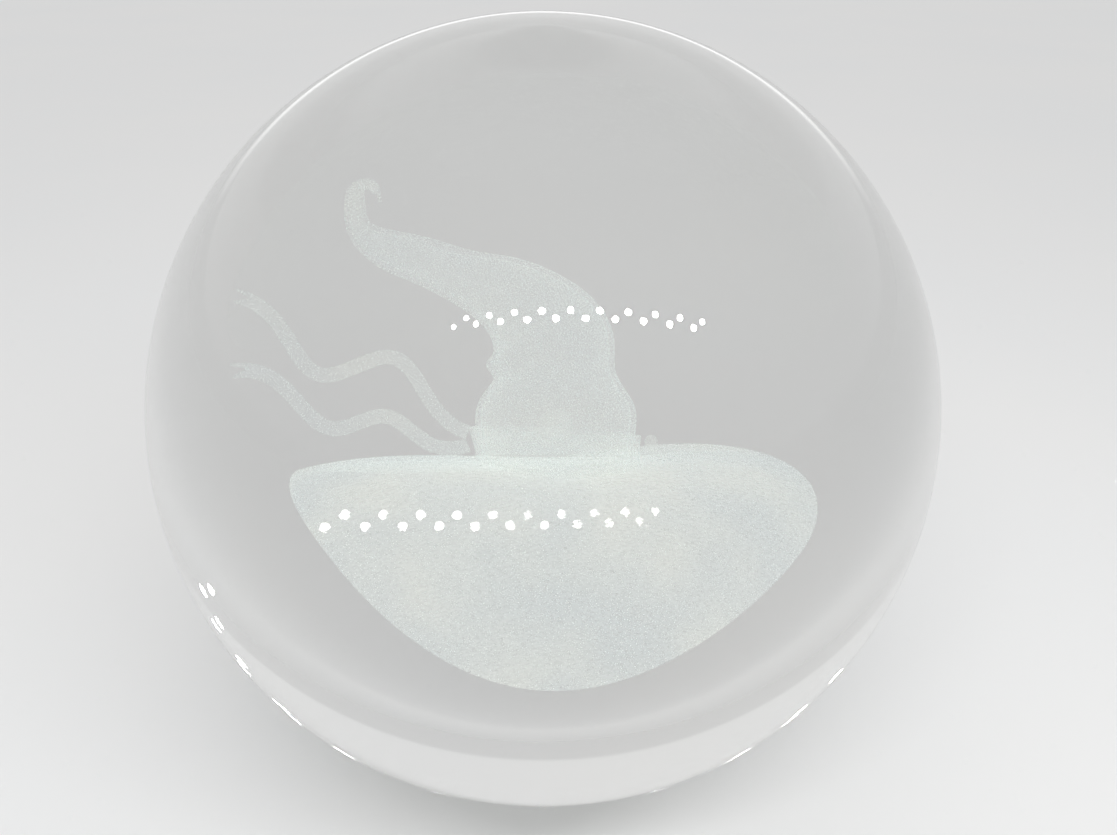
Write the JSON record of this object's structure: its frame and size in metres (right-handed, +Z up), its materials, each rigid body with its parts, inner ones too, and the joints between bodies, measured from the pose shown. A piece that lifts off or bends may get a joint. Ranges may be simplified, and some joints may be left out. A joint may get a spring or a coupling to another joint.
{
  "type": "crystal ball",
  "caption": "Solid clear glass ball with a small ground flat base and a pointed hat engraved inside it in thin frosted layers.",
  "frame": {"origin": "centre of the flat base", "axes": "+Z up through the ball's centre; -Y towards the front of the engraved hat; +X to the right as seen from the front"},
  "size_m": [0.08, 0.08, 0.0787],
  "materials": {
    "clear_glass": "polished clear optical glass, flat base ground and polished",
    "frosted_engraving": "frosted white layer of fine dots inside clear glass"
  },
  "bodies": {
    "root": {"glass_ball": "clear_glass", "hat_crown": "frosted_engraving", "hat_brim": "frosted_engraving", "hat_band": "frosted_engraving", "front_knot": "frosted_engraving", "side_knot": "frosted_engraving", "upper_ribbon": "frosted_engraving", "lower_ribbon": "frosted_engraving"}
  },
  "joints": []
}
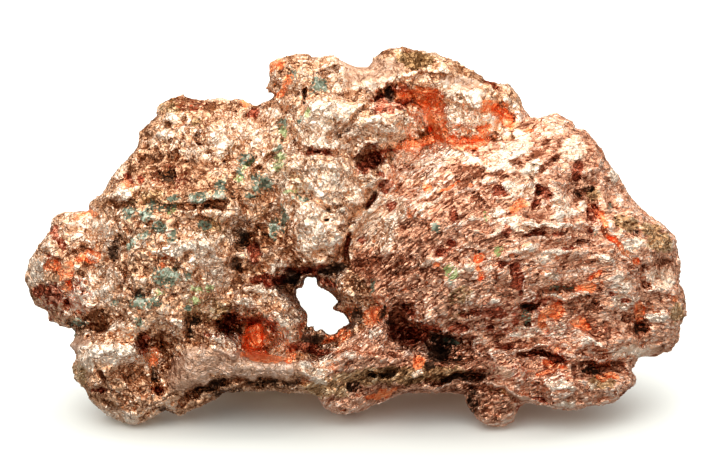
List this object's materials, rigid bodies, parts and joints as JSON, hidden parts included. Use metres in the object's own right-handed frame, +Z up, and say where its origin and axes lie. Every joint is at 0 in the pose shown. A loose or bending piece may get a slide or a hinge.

* EXERCISE DETAILS *
Please reproduce every line of the material word for word.

* THE SOLUTION *
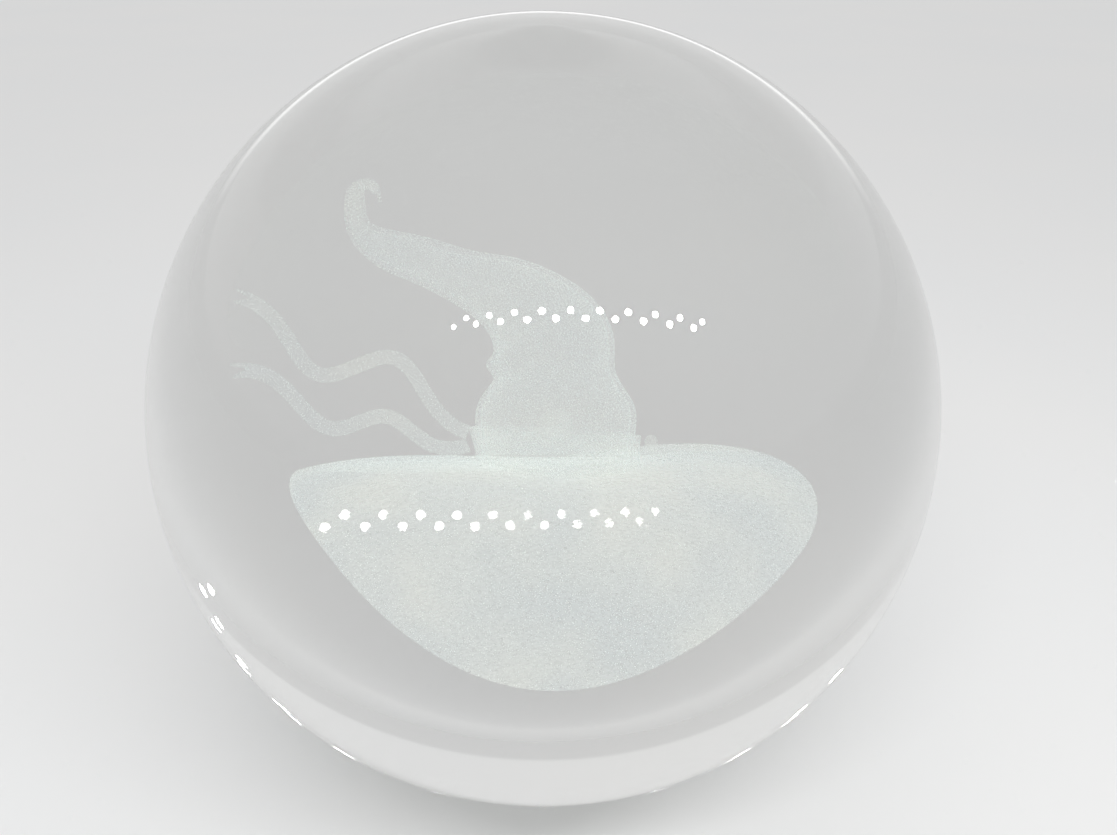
Write the JSON record of this object's structure: its frame and size in metres (right-handed, +Z up), its materials, each rigid body with its parts, inner ones too, and the joints between bodies, measured from the pose shown. A piece that lifts off or bends may get a joint. Ranges may be simplified, and some joints may be left out. A joint may get a spring or a coupling to another joint.
{
  "type": "crystal ball",
  "caption": "Solid clear glass ball with a small ground flat base and a pointed hat engraved inside it in thin frosted layers.",
  "frame": {"origin": "centre of the flat base", "axes": "+Z up through the ball's centre; -Y towards the front of the engraved hat; +X to the right as seen from the front"},
  "size_m": [0.08, 0.08, 0.0787],
  "materials": {
    "clear_glass": "polished clear optical glass, flat base ground and polished",
    "frosted_engraving": "frosted white layer of fine dots inside clear glass"
  },
  "bodies": {
    "root": {"glass_ball": "clear_glass", "hat_crown": "frosted_engraving", "hat_brim": "frosted_engraving", "hat_band": "frosted_engraving", "front_knot": "frosted_engraving", "side_knot": "frosted_engraving", "upper_ribbon": "frosted_engraving", "lower_ribbon": "frosted_engraving"}
  },
  "joints": []
}
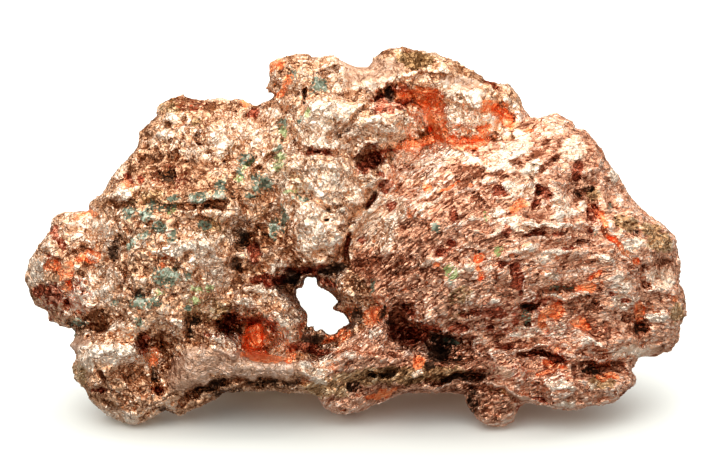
List this object's materials, rigid bodies, parts and joints as JSON, hidden parts included. Use metres in the object's own right-handed frame, +Z up, and say where its origin and axes lie. Every joint is at 0 in the pose shown. A loose or bending piece may get a slide or a hinge.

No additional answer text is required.